### What the task asks
Give back exactly the lines running from the line that holds "# Every piece" through the line that holds "depsgraph = bpy.context.evaluated_depsgraph_get()", ends included, and no other lines.

(Saved entries)
# # # # #
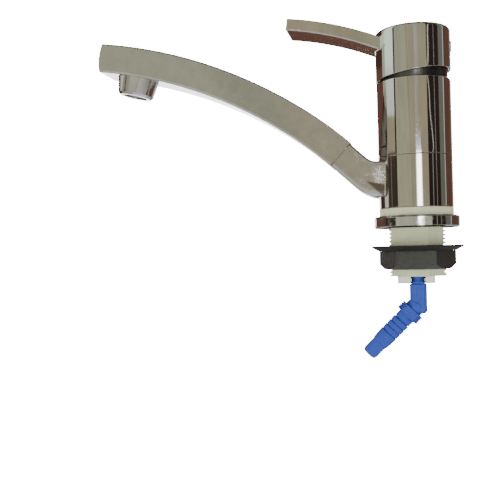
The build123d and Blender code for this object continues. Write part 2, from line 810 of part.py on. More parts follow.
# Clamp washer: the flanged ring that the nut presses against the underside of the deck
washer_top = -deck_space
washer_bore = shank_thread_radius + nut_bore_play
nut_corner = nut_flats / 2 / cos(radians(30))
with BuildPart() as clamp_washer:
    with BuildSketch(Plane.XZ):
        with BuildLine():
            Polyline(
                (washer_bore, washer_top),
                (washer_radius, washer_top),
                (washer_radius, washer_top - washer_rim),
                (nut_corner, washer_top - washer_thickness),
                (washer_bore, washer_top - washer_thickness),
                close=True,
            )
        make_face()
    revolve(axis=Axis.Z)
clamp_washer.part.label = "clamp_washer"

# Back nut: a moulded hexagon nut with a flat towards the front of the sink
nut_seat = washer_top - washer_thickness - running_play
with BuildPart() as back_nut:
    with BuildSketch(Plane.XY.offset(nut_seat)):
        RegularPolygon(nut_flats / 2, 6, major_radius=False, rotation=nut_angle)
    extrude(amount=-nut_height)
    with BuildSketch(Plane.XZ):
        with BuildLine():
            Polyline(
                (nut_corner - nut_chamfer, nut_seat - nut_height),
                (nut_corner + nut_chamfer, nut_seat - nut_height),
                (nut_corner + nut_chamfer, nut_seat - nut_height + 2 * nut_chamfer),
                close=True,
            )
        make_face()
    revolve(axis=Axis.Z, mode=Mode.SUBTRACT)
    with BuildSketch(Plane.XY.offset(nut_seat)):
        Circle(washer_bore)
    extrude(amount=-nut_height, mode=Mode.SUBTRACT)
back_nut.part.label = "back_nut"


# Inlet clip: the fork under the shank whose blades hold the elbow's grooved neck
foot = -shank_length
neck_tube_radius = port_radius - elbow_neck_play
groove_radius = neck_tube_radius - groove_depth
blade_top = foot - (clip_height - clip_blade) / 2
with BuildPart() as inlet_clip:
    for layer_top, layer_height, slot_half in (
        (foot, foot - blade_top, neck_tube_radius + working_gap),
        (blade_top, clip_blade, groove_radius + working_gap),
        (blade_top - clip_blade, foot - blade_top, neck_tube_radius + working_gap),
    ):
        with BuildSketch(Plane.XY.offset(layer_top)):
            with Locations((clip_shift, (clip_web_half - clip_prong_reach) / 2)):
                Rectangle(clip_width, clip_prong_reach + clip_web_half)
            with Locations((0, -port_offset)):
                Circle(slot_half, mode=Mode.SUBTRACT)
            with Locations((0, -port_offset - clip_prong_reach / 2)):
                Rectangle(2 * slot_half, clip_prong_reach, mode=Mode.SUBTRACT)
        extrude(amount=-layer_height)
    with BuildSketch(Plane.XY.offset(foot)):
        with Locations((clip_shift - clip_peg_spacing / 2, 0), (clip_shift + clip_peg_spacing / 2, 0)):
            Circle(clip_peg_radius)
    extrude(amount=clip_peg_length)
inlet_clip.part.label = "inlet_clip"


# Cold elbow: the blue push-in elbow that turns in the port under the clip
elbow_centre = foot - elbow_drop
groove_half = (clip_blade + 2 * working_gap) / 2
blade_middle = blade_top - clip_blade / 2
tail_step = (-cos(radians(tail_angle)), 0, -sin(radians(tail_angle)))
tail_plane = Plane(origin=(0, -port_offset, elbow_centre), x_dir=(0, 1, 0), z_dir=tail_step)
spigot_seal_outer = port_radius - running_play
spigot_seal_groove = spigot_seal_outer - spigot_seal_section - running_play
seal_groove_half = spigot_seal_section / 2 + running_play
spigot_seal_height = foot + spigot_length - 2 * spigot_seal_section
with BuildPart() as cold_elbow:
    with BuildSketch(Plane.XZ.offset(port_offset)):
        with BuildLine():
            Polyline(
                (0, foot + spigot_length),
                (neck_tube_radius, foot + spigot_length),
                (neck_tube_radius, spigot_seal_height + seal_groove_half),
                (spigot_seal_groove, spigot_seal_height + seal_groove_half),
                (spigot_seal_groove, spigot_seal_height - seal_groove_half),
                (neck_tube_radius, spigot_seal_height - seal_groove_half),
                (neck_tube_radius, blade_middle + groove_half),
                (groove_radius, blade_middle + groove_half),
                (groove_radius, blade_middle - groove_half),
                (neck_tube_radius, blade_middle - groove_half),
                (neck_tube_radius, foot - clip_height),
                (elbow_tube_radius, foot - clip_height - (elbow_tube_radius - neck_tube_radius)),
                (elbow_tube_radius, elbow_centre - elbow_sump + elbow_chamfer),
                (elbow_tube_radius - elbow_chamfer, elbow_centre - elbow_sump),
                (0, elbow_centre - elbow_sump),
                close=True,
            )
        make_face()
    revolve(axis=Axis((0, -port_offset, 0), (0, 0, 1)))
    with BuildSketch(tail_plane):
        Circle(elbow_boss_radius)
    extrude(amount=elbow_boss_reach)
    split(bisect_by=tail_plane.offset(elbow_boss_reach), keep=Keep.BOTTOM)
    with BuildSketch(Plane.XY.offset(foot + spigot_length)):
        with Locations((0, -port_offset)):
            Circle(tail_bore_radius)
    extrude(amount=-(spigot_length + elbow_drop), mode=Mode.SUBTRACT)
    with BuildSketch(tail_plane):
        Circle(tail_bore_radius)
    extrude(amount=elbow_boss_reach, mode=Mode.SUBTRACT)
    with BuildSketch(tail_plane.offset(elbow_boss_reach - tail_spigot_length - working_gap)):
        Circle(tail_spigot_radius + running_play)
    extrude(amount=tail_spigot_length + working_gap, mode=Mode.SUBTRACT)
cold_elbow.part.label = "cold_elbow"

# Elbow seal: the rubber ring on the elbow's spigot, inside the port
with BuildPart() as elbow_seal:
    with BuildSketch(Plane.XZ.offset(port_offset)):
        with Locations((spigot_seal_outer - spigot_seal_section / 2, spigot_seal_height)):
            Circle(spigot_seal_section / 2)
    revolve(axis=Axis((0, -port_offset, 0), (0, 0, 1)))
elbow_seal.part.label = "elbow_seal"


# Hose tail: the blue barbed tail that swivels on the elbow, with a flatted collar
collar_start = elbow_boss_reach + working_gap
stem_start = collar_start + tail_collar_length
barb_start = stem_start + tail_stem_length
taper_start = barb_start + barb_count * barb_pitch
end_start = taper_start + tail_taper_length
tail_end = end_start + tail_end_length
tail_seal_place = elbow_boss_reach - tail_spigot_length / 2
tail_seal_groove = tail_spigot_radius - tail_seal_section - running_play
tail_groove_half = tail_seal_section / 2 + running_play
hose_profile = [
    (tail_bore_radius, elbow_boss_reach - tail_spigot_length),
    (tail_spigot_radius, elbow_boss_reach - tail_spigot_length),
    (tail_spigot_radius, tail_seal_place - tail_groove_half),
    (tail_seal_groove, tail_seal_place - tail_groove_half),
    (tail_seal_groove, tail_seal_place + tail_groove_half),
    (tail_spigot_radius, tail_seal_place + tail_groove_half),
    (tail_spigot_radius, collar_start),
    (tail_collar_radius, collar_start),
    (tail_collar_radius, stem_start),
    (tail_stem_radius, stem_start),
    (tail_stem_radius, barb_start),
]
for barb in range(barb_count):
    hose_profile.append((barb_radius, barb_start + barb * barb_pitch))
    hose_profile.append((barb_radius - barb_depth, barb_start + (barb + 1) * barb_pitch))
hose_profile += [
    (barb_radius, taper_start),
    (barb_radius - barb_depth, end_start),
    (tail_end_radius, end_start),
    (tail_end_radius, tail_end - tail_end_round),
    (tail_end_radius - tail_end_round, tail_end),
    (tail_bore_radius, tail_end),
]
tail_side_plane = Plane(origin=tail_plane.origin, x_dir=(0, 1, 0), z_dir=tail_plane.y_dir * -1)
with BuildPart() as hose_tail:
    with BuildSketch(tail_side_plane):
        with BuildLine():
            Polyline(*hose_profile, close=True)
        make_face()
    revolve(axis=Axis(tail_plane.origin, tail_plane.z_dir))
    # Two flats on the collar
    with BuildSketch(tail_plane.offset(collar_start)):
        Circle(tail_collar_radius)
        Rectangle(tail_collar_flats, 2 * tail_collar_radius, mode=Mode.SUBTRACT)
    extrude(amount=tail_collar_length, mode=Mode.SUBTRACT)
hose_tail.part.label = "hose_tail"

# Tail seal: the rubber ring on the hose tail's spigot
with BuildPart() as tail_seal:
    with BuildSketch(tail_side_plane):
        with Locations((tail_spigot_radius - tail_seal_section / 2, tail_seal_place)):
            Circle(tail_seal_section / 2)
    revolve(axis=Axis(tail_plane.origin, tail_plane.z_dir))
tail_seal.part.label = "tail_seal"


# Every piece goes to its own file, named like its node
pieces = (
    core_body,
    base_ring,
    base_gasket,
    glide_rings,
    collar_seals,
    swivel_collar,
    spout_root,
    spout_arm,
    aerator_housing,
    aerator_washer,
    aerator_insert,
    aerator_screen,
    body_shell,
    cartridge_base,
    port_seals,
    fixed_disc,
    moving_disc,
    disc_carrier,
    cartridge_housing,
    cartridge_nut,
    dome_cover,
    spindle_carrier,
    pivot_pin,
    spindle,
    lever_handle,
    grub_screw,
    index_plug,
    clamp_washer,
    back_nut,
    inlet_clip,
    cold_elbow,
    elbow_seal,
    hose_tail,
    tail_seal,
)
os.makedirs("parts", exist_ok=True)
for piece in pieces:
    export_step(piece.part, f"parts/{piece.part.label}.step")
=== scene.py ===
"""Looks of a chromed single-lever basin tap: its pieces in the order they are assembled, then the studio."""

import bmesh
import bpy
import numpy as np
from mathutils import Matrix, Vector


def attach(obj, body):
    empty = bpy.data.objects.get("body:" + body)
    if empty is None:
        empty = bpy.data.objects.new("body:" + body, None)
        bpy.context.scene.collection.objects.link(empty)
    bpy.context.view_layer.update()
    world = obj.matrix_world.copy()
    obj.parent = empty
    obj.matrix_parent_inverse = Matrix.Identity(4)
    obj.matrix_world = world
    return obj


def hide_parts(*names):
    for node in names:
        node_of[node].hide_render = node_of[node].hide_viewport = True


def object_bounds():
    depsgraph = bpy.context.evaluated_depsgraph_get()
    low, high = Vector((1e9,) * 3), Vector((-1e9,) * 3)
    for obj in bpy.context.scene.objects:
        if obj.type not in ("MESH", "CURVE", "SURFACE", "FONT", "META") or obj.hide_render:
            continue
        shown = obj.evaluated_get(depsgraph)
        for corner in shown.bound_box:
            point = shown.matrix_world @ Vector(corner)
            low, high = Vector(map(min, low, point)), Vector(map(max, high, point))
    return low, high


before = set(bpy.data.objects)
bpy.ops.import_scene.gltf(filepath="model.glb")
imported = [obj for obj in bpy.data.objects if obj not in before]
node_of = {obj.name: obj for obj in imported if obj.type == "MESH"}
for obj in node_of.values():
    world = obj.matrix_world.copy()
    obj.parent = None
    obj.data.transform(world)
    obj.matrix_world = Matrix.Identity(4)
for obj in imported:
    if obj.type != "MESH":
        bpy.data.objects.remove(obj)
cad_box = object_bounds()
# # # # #
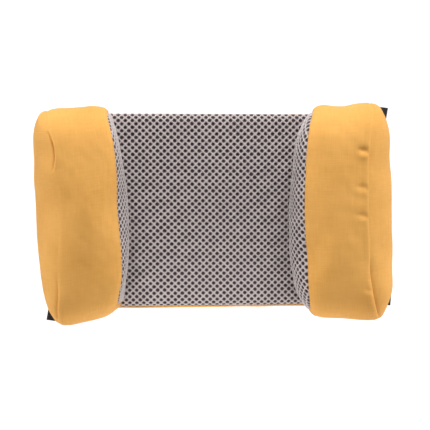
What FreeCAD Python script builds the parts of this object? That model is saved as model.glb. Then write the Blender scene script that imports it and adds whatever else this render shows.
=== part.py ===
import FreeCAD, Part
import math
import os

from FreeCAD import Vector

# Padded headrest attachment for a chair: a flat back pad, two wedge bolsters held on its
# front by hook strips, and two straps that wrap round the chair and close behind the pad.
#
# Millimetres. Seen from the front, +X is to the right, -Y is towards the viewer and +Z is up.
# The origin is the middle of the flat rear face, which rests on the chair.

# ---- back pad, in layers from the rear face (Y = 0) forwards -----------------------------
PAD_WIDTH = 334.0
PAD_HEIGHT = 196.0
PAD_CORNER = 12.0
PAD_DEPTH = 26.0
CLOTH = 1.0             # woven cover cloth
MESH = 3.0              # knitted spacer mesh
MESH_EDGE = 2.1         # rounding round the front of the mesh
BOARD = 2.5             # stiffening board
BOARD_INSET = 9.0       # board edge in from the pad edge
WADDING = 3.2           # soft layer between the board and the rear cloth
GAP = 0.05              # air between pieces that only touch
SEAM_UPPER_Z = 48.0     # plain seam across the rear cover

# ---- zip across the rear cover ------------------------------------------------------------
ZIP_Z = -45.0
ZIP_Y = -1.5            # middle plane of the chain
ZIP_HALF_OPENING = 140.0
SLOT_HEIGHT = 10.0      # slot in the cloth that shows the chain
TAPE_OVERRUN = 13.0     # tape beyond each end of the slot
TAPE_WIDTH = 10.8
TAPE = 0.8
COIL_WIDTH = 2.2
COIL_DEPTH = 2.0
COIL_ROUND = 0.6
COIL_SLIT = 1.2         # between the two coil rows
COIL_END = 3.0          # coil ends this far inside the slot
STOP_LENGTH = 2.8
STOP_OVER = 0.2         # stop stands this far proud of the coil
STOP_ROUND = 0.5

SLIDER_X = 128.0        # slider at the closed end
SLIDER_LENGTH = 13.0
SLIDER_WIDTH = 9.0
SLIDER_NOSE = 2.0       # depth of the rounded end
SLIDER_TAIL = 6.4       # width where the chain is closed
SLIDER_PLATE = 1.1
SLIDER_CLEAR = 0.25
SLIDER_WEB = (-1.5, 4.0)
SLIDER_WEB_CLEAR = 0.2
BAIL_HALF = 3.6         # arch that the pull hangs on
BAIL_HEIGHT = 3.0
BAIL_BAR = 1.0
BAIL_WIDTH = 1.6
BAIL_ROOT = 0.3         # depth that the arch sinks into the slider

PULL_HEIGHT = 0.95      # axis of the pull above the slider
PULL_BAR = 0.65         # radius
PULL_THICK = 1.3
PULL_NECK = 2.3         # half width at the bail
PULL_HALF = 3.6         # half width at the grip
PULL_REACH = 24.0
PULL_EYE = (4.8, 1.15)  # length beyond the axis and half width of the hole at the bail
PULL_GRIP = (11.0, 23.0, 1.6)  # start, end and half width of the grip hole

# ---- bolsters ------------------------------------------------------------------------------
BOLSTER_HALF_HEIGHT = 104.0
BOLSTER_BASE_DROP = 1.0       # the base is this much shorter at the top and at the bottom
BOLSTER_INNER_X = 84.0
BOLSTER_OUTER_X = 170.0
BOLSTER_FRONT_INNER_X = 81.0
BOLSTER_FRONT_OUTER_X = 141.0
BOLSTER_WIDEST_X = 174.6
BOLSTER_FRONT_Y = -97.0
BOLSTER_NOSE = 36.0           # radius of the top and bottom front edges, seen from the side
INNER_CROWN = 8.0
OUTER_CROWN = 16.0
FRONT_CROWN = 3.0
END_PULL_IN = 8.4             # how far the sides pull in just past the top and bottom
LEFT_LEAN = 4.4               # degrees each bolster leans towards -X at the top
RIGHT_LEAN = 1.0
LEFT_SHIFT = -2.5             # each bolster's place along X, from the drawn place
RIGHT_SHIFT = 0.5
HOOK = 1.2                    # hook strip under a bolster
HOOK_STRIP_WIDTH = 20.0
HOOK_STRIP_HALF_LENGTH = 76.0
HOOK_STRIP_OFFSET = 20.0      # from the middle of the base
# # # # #
### The solution
# Every piece goes to its own file, named like its node
pieces = (
    core_body,
    base_ring,
    base_gasket,
    glide_rings,
    collar_seals,
    swivel_collar,
    spout_root,
    spout_arm,
    aerator_housing,
    aerator_washer,
    aerator_insert,
    aerator_screen,
    body_shell,
    cartridge_base,
    port_seals,
    fixed_disc,
    moving_disc,
    disc_carrier,
    cartridge_housing,
    cartridge_nut,
    dome_cover,
    spindle_carrier,
    pivot_pin,
    spindle,
    lever_handle,
    grub_screw,
    index_plug,
    clamp_washer,
    back_nut,
    inlet_clip,
    cold_elbow,
    elbow_seal,
    hose_tail,
    tail_seal,
)
os.makedirs("parts", exist_ok=True)
for piece in pieces:
    export_step(piece.part, f"parts/{piece.part.label}.step")
=== scene.py ===
"""Looks of a chromed single-lever basin tap: its pieces in the order they are assembled, then the studio."""

import bmesh
import bpy
import numpy as np
from mathutils import Matrix, Vector


def attach(obj, body):
    empty = bpy.data.objects.get("body:" + body)
    if empty is None:
        empty = bpy.data.objects.new("body:" + body, None)
        bpy.context.scene.collection.objects.link(empty)
    bpy.context.view_layer.update()
    world = obj.matrix_world.copy()
    obj.parent = empty
    obj.matrix_parent_inverse = Matrix.Identity(4)
    obj.matrix_world = world
    return obj


def hide_parts(*names):
    for node in names:
        node_of[node].hide_render = node_of[node].hide_viewport = True


def object_bounds():
    depsgraph = bpy.context.evaluated_depsgraph_get()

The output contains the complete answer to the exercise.